I don’t recall the rest of the conversation. I’m not even sure that she left the apartment. I seem to remember us back on a bed, but a different bed — a single bed, the kind you can push together with another, which in this case was on the other side of a little table. I wanted her urgently, and although she was still mad and sad and holding back, I could feel her body eager to receive me.

Then grinding of a different kind called me away. I opened my eyes and realized I was at home in my usual bed and that the sound was the noise of my current girlfriend grinding coffee beans for the first caffeine infusion of the day.

I pulled on my robe, rinsed my mouth with Fresh Burst, and padded down the hall to the kitchen.

“I see you made it through the night,” said Vivien, handing me a mug.

I did not tell her I’d been with another woman, or that the scene with Amanda was as real to me as — maybe more real than — the scene in the kitchen. I turned on the TV in the living room. The national nightmare was still playing, each installment crazier than the last. I had promised myself that one day I would wake up and find, along with everyone else, that we had left this alternate reality and returned to a sane world.

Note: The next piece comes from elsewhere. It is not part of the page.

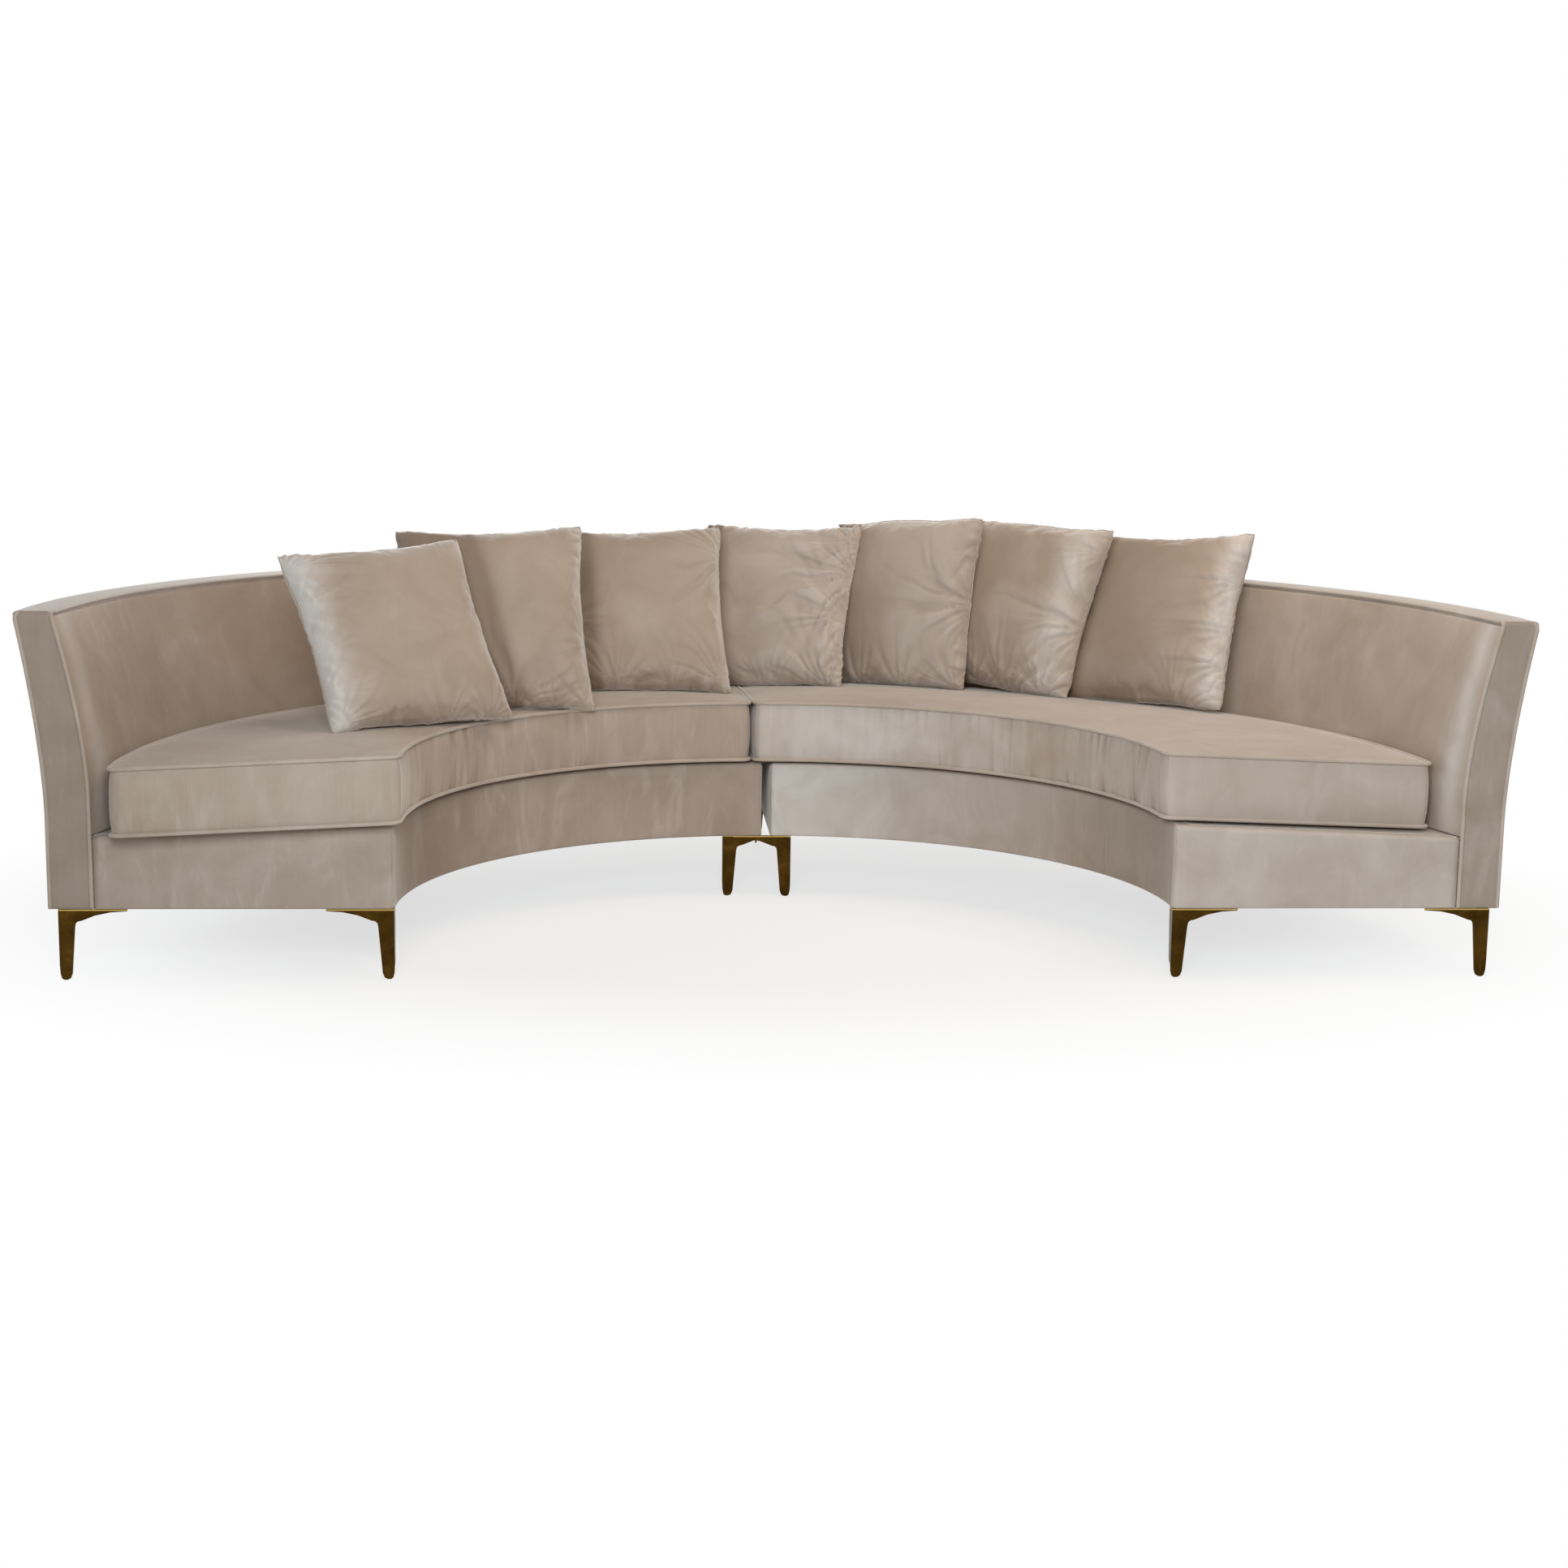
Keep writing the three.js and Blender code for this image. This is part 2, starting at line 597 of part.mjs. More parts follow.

Not yet.

I could not shake the feeling that my unconsummated tryst with Amanda was quite real, that we had been together in our physical bodies. Could what I would now describe as a dream be a scene from a continuous life that Amanda and I were living in a parallel world that was different from the one I was in, sipping my coffee in front of TV?

It was tantalizing that the dream interruptus was so close to my present event track. Amanda and I had broken up, painfully, years before, as in the dream. I had dreamed of a life in which we had stayed together, and that life had not seemed happy at all. This was a further variant.

I had been so excited in that bedroom. Yet I had been called from lovemaking by something stronger, the need to be present for a child who was at risk of things I couldn’t easily explain to the people who were at the hospital with her.

How many lives was I living right now? Which of the dreams was most real?

The phone rang. My friend told me, “I thought you’d want to know that Ellie did fine. She wants to tell you something.”

When she came on the phone, Ellie spoke in a conspiratorial hush. “You’ll never guess what happened. Mister Bear came to see me in the hospital.”